Speaking in too many specifics becomes quite tricky with a feature of this style as many of the turns show the brilliance on display in this feature but should not be spoiled for a viewing audience who has not already seen it. This film manages to create so much doubt in its surroundings while simultaneously presenting the impending danger of Nicholas that allows the different twists to really sell the impact of the game. Part of that comes from the ridiculous nature of what occurs to this man. Several moments beg the question of how in the world could a certain event be part of the game and eventually tally how much it probably cost if it all came as part of the experience.
It all begins with Nicholas arriving and seeing a large clown toy found laying on his driveway. That would have been enough to scare the lights out of me and run away in fear for whatever the rest of the experience could have probably brought, but Nicholas is certainly a champ for continuing. He does, of course, think the game no longer brings fun but rather a hellscape he would prefer to escape at the nearest exit.

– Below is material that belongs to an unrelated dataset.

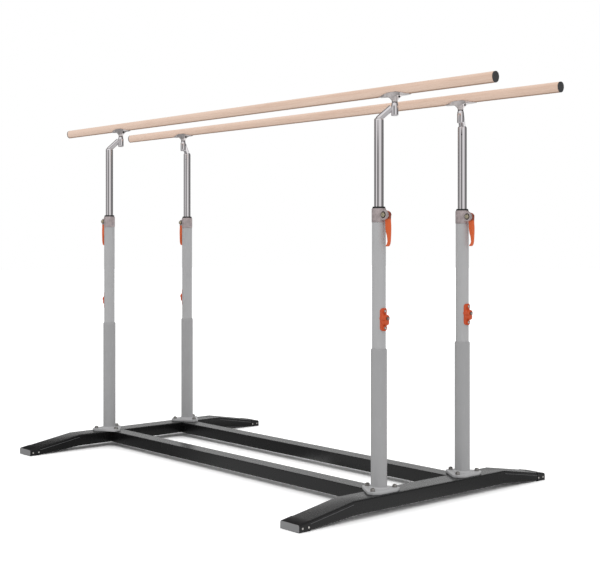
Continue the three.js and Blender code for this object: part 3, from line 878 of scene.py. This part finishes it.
@dataclass
class Saddles:
    """The polished cradles that hold the rails, each on a neck and a swivel pin."""

    rails: Rails
    half: float = 95.0
    stations: int = 56
    wide: float = 23.0
    tip: float = 8.0
    wrap: float = 16.0
    tip_wrap: float = 3.0
    keel: float = 26.0
    keel_power: float = 2.2
    width_taper: Triple = (0.55, 0.45, 1.25)
    wrap_taper: Triple = (0.25, 0.6, 1.2)
    keel_taper: Triple = (0.12, 0.35, 1.0)
    sheet: float = 0.5
    gap: float = 0.3
    under_rail: float = 1950.0
    lean: float = 6.0
    neck_radius: float = 14.0
    neck_top: float = 1925.0
    neck_foot: float = 1920.1
    washer_foot: float = 1918.1
    pin_radius: float = 7.0
    pin_foot: float = 1858.7
    screw_x: float = 27.0
    screw_lean: Triple = (0.75, 0.0, -0.66)

    def station(self, x: float) -> list[Vector]:
        """Makes one section of the cradle.

        Args:
            x: Its place along the rail.

        Returns:
            The closed section, from the keel up one side and down the other.
        """
        share = abs(x) / self.half
        wide = self.wide - (self.wide - self.tip) * tapered(share, *self.width_taper)
        top = self.wrap - (self.wrap - self.tip_wrap) * tapered(share, *self.wrap_taper)
        flare = 1 - tapered(share, *self.keel_taper)
        depth = self.sheet * (1 + clamped(2 * (1 - share))) + self.keel * flare ** self.keel_power
        keel = wide - (wide - self.neck_radius) * clamped((depth - 5.0) / 18.0)
        lean = min(self.lean * flare ** 0.5, wide * 0.3)
        outer = curve((0.0, -depth), (keel * 0.98, -depth), (wide - lean - 0.6, -1.5), 9)
        outer += [(wide - lean * 0.75, 2.0), (wide, top - 1.5), (wide - 1.2, top)]
        lift, count = self.rails.half_height, 10
        inside = sorted((spot for spot in self.rails.section(self.gap, 240)
                         if 0 <= spot[0] < wide - 1.0 and spot[1] <= top - lift), key=lambda spot: spot[1])
        picked = [inside[round(i * (len(inside) - 1) / (count - 1))] for i in range(count)]
        right = outer + [(y, z + lift) for y, z in reversed(picked)]
        left = [(-y, z) for y, z in reversed(right[1:-1])]
        return [Vector((x, y, z + self.under_rail)) for y, z in right + left]

    def cradle(self) -> Mesh:
        """Builds the cradle with its neck and pin."""
        angles = [math.pi / 2 * (2 * i / self.stations - 1) for i in range(self.stations + 1)]
        stations = [self.station(round(self.half * math.sin(angle), 3)) for angle in angles]
        radius, foot, top = self.neck_radius, self.neck_foot, self.neck_top
        neck = Form.turned([(0.0, foot), (radius - 1.2, foot), (radius, foot + 1.2), (radius, top - 2),
                            (radius + 1.5, top + 6), (0.0, top + 8)])
        pin = Form.rod(self.pin_radius, self.pin_foot, foot + 4, 32)
        return shaped("saddle", Form(stations), [neck, pin])

    def build(self, finishes: Finishes) -> None:
        """Builds and places the four saddles with their screws and washers."""
        cradle = self.cradle()
        screw = Form.rod(4.8, -6.0, 4.2, 32, 0.9).along(self.screw_lean)
        screw = shaped("saddle_screw", screw.moved(x=self.screw_x, z=self.under_rail - 6.0))
        inner, outer = self.pin_radius + self.gap, self.neck_radius - 0.4
        wall = rectangle(inner, outer, self.washer_foot, self.neck_foot - 0.1)
        washer = shaped("swivel_washer", Form.tube(rounded(wall, 0.3, 2), 64))
        for post in POSTS:
            place, body = post.saddle, f"{post.side.word}_rail_set"
            finishes.piece(post.name, "cradle", cradle, "polished_alloy", place, "saddle", body)
            finishes.piece(post.name, "cradle_screw", screw, "black_rubber", place, body=body)
            finishes.piece(post.name, "swivel_washer", washer, "black_rubber", place, body=body)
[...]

David Fincher steps into the director’s chair for this feature and delivers plenty of the trademarks one should expect from this phenomenal filmmaker. As always, he delivers a certain darkness to his stories leaving a wickedness when you walk away from it but the quality of the content keeps the audience engaged and enthralled. What could have been a fairly schlocky presentation of events becomes thrilling sequences where everything in this man’s life gets torn to shreds for the sake of some fun. Fincher is never afraid to lean into the depravity of the circumstances his characters find themselves in and he really lets loose with Nicholas and this journey of basic survival.
Twists and turns galore, The Game amps up the entertainment factor to a high degree and does not let go of the doubt until the very end of its runtime. It pushes the protagonist to his absolute limit and then some in a game that asks the audience at what point would they tap out for the sake of their sanity. Of course, when aspects of the game feel as real as getting shot at, you have to feel bad for even the most unlikeable of characters. Therein lies the true effectiveness of this feature and why it maintains its exhilarating aspects despite its premise.